While making improvements based on the moves of competitors is a smart battle plan, you don’t want to be just like them – you want to be better than them.
Can pull focus from your own customers
Competition can be a problem when it affects your existing customers. Not only may you lose some of your customers to competing businesses, but you yourself may also be losing your focus on your customers. Remember, the main goal of your business is sales and satisfaction.
Just because the cosmetic store down the street changes the brands they stock every week, that doesn’t mean that that is what the customers want. Most customers will be loyal to a business that maintains consistency and quality.
Unfortunately, the hard truth is that with competition, you will lose customers. However, you need to remember that even though you see other businesses as competition, they see you in just the same way. They may have taken six of your loyal customers, but perhaps you took 10 of theirs.
How to maintain the right balance of competitiveness
It’s easy to get wrapped up in the fight to the top, but sometimes it is best to sit comfortably in the middle. You may not be the best, but the best changes every week. The sweet spot between competitiveness and ignorance is the true goal.

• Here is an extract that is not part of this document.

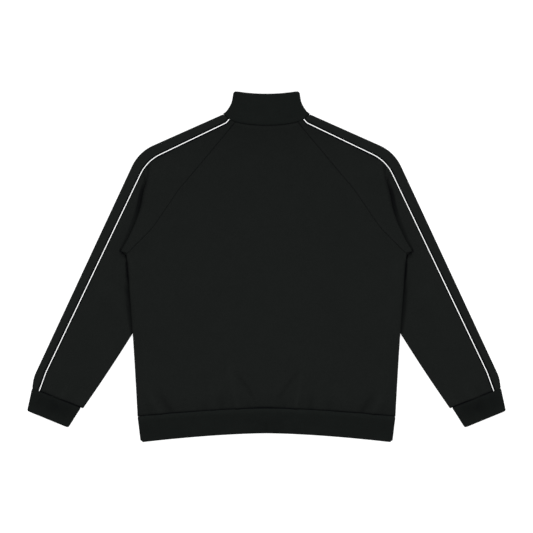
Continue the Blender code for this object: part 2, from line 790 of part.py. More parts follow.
def add_block(name, centre, size, material, bevel):
    item = add_object(name, block_mesh(name, centre, size), material)
    item.data.shade_flat()
    rounding = item.modifiers.new("rounding", "BEVEL")
    rounding.width = bevel * MM
    rounding.segments = 2
    return item


def block_mesh(name, centre, size):
    mesh = bmesh.new()
    bmesh.ops.create_cube(mesh, size=1.0)
    for corner in mesh.verts:
        corner.co = [(place + part * extent) * MM for place, part, extent in zip(centre, corner.co, size)]
    data = bpy.data.meshes.new(name)
    mesh.to_mesh(data)
    mesh.free()
    return data


def cut(item, name, centre, size, operation="DIFFERENCE"):
    """Joins a block to an object, or cuts one out of it."""
    tool = bpy.data.objects.new(name, block_mesh(name, centre, size))
    CUTTERS.objects.link(tool)
    tool.hide_render = True
    tool.display_type = "WIRE"
    boolean = item.modifiers.new(name, "BOOLEAN")
    boolean.operation = operation
    boolean.object = tool


def slider_levels():
    """Heights of the slider: chain centre, underside of its outer plate, and the tab's axis."""
    chain = tape_level(SLIDER_Y)
    outer = chain - SLIDER_GAP / 2 - SLIDER_PLATE
    return chain, outer, outer - BRIDGE_CLEAR / 2


def add_slider():
    """Two plates joined by a post ahead of the teeth, and a bridge on the outer plate."""
    chain, outer, _ = slider_levels()
    depth = SLIDER_GAP + 2 * SLIDER_PLATE
    item = add_object("zip_slider", block_mesh("zip_slider", (0.0, SLIDER_Y, chain),
                                               (SLIDER_WIDTH, SLIDER_LENGTH, depth)), METAL)
    item.data.shade_flat()
    rounding = item.modifiers.new("rounding", "BEVEL")
    rounding.width = 0.5 * MM
    rounding.segments = 2
    cut(item, "slider_channel", (0.0, SLIDER_Y - SLIDER_POST, chain),
        (SLIDER_WIDTH + 2.0, SLIDER_LENGTH, SLIDER_GAP))
    for side in (-1, 1):
        cut(item, f"slider_slot_{side}", (side * (SLIDER_POST + SLIDER_WIDTH / 2), SLIDER_Y, chain),
            (SLIDER_WIDTH, SLIDER_LENGTH + 2.0, SLIDER_GAP))
    bridge_length = SLIDER_LENGTH - 3.0
    drop = BRIDGE_CLEAR + BRIDGE_BAR
    overlap = BRIDGE_ROOT
    cut(item, "slider_bridge", (0.0, SLIDER_Y, outer - (drop - overlap) / 2),
        (BRIDGE_WIDTH, bridge_length, drop + overlap), "UNION")
    cut(item, "slider_bridge_hole", (0.0, SLIDER_Y, outer - BRIDGE_CLEAR / 2),
        (BRIDGE_WIDTH + 2.0, bridge_length - 2 * BRIDGE_FOOT, BRIDGE_CLEAR))


def add_pull_tab():
    """A flat tab whose eye passes through the bridge. Its origin is on its hinge axis."""
    _, _, axis = slider_levels()
    centre_y = (TAB_DEPTH - TAB_LENGTH) / 2
    item = add_object("zip_pull_tab", block_mesh("zip_pull_tab", (0.0, centre_y, 0.0),
                                                 (TAB_WIDTH, TAB_LENGTH, TAB_DEPTH)), METAL)
    item.location = (0.0, SLIDER_Y * MM, axis * MM)
    item.data.shade_flat()
    rounding = item.modifiers.new("rounding", "BEVEL")
    rounding.width = 0.3 * MM
    rounding.segments = 2
    eye = (0.0, SLIDER_Y - (TAB_DEPTH + TAB_EYE) / 2, axis)
    cut(item, "tab_eye", eye, (BRIDGE_WIDTH + 1.0, TAB_EYE, TAB_DEPTH + 2.0))


# ---------------------------------------------------------------- materials and the build

def new_material(name, colour, roughness, metallic=0.0):
    material = bpy.data.materials.new(name)
    material.use_nodes = True
    shader = material.node_tree.nodes["Principled BSDF"]
    shader.inputs["Base Color"].default_value = (*colour, 1.0)
    shader.inputs["Roughness"].default_value = roughness
    shader.inputs["Metallic"].default_value = metallic
    return material


for existing in list(bpy.data.objects):
    bpy.data.objects.remove(existing)

JACKET = bpy.data.collections.new("track_jacket")
CUTTERS = bpy.data.collections.new("cutters")
for collection in (JACKET, CUTTERS):
    bpy.context.scene.collection.children.link(collection)

KNIT = new_material("black_knit", (0.012, 0.013, 0.013), 0.85)
RIB_KNIT = new_material("black_rib", (0.010, 0.011, 0.011), 0.85)
PIPING = new_material("white_piping", (0.86, 0.86, 0.85), 0.6)
TAPE_CLOTH = new_material("zip_tape", (0.012, 0.012, 0.013), 0.8)
TEETH = new_material("zip_teeth", (0.02, 0.02, 0.02), 0.4)
METAL = new_material("zip_metal", (0.03, 0.03, 0.03), 0.35, 0.6)

add_symmetric_sheet("back_panel", panel_grid(BACK_SEAM, back_neck, 0.0, back_height), CLOTH, KNIT)
add_pair("front_panel", panel_grid(FRONT_SEAM, front_neck, ZIP_SLOT, front_height), CLOTH, KNIT)
add_sleeves()
add_piping()
add_collar()
add_hem_band()
add_cuffs()
add_zip()
add_slider()
add_pull_tab()
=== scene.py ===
"""The looks of a track jacket lying face down, its sleeves folded over at the armholes.

Every cloth piece is a thin shell on its solid's form, with its seams, creases and soft folds
moved into the surface. Lengths are in millimetres, and MM turns them into metres in a mesh.
"""

import math

import bmesh
import bpy
import numpy as np
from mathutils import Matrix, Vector, noise


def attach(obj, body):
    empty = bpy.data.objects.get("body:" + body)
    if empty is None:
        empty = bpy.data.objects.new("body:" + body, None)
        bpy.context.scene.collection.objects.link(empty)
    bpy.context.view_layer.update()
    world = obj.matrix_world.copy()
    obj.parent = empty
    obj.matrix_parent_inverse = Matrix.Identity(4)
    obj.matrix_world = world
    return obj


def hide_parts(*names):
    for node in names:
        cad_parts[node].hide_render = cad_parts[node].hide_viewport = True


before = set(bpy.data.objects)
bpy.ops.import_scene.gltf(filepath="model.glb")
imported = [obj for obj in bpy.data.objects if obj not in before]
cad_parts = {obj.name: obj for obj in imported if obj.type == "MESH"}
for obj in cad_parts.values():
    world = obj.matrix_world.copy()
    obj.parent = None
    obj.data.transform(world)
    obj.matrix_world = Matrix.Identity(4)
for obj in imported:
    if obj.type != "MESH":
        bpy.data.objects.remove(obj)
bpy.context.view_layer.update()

MM = 0.001
FLIP = np.array((-1.0, 1.0, 1.0))

# ---------------------------------------------------------------- sizes

CLOTH = 2.0
RIB = 3.0
TAPE = 1.0
SEAM_GAP = 0.1
HALF_GAP = SEAM_GAP / 2
LAYER = 2.3
FRONT_LEVEL = 1.0
BACK_LEVEL = FRONT_LEVEL + LAYER
RIB_LEVEL = RIB / 2
FOLD_LAYER = 2.5
FOLD_LIFT = 4 * FOLD_LAYER + 0.6
UNDERLAP_LIFT = FOLD_LIFT / 2
SLEEVE_LOFT = 2.0
BODY_LOFT = 1.6
SLEEVE_SWELL = 8.6
LOFT_REACH = 60.0
TENT_REACH = 140.0
EDGE_PRESS = 28.0
HARDWARE_RISE = 2.8
HARDWARE_REACH = (42.0, 60.0)

NECK_X = 94.0
NECK_TOP = 327.0
BACK_NECK_DROP = 24.1
BACK_NECK_CURVE = (0.59, 0.41)
FRONT_NECK_DROP = 90.0
COLLAR_X = 72.0
COLLAR_TOP = 376.8
COLLAR_DIP = 6.4
FRONT_COLLAR_DROP = 79.6
COLLAR_FLARE = 4.6
COLLAR_TUCK = (3.3, 0.05)
COLLAR_BACK_LEVEL = 6.6
COLLAR_CORNER = 9.0

ARMPIT = (299.9, 27.1)
HEM_X = 277.0
HEM_SEAM = -304.9
HEM_SEAM_DROP = 17.4
HEM_EDGE_X = 270.9
HEM_EDGE = -357.6
HEM_EDGE_DROP = 19.6
HEM_POWER = 1.6
SIDE_BOW = 1.6
HEM_BACK_LEVEL = 6.8
HEM_SIDE_LEVEL = 5.6
BACK_RAGLAN = ((66.7, 310.6, 0), (190.0, 163.0, 200), (245.0, 82.0, 120), (299.9, 27.1, 0))
FRONT_RAGLAN = ((77.0, 275.3, 0), (238.0, 90.0, 200), (299.9, 27.1, 0))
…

Ultimately, as a startup, you need to focus on your vision, your customers, and what is best for your business. A healthy level of competition can be a great asset, but don’t let it overwhelm your ideologies.
Join the competition
So you have a startup. You’re ready for the big leagues. And now that you know what the pros and cons of competition are, you can make fully informed decisions about how to tackle it.
Competitors can help you grow and improve your business; they will make mistakes for you and boost the market and can keep you motivated to do better. However, competition in business can take away your customers, divide your attention, and drain your resources.
You need to play it smart. Look, listen, and learn, but don’t get swept up in what other people are doing. At the end of the day, it’s your business, not theirs.